Mi rendo conto di essere triste, sento il bisogno di piangere, mi sembra che il mondo perda i suoi colori, nella mente mi affiorano dei pensieri sgradevoli, che mi fanno sentire ancora peggio.

Che cosa mi può aiutare a stare meglio? Mi sono già trovato/a in situazioni simili? Come le ho affrontate? Qualcuno mi è stato vicino? Come è riuscito ad abbassare il volume della mia tristezza, o a trasformarla in un’emozione piacevole?

Più mi impegno nell’ascoltare quello che sto sentendo dentro di me, nel dargli un nome, più sono in grado di capire che cosa sia e da dove venga, fino ad arrivare a dare una forma a ciò di cui ho bisogno per sentirmi meglio.

Come può aiutare la psicoterapia?

Trattenere il pianto o negare quello che si prova non aiuta ad affrontarlo, anzi spesso fa sentire peggio: è come nascondere degli oggetti che non ci piacciono in un cassetto. Non li fa scomparire e prima o poi quel cassetto andrà aperto.

La psicoterapia è proprio questo: aprire i propri cassetti, esplorarne il contenuto, dare un valore e un significato agli oggetti che ho accumulato nel tempo.

Non ci si deve neanche vergognare o sentire in colpa per le emozioni che si provano. Non sono un atto volontario, ma qualcosa che ci troviamo a sperimentare, sentire, nostro malgrado.
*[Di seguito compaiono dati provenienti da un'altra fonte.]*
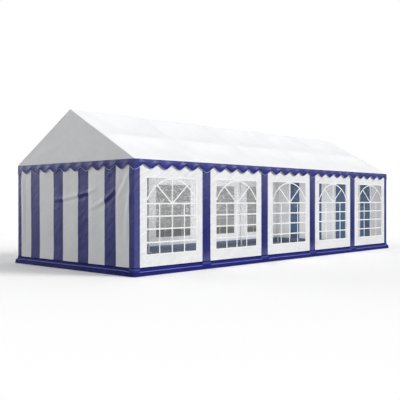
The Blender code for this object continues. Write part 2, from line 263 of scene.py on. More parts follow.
floor_mesh = bmesh.new()
bmesh.ops.create_circle(floor_mesh, cap_ends=True, segments=96, radius=FLOOR_RADIUS)
floor_data = bpy.data.meshes.new("floor")
floor_mesh.to_mesh(floor_data)
floor_mesh.free()
floor = bpy.data.objects.new("floor", floor_data)
floor.location.z = -FLOOR_DROP
bpy.context.scene.collection.objects.link(floor)

pale = bpy.data.materials.new("pale_floor")
pale.use_nodes = True
tree = pale.node_tree
shader = tree.nodes["Principled BSDF"]
shader.inputs["Roughness"].default_value = 0.8
path = add_node(tree, "ShaderNodeLightPath")
camera_ray = path.outputs["Is Camera Ray"]
bounce = add_node(
    tree, "ShaderNodeMix", {0: camera_ray, MIX_A: FLOOR_BOUNCE, MIX_B: FLOOR_SEEN}, data_type="RGBA"
)
tree.links.new(bounce.outputs[MIX_COLOUR], shader.inputs["Base Color"])
place = add_node(tree, "ShaderNodeTexCoord").outputs["Object"]
distance = add_node(tree, "ShaderNodeVectorMath", {0: place}, operation="LENGTH").outputs["Value"]
far = remap(tree, distance, WHITE_START, WHITE_FULL, smooth=True)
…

Siamo colpevoli se un certo odore ci piace o ci disgusta? No, è qualcosa di cui ci accorgiamo, ma non una nostra scelta. Allo stesso modo, non decidiamo noi se essere felici o tristi, né quando, né per quanto tempo. Ma possiamo decidere come esprimere le nostre emozioni, e come affrontarle, nel caso siano sgradevoli. E questo è un grande potere.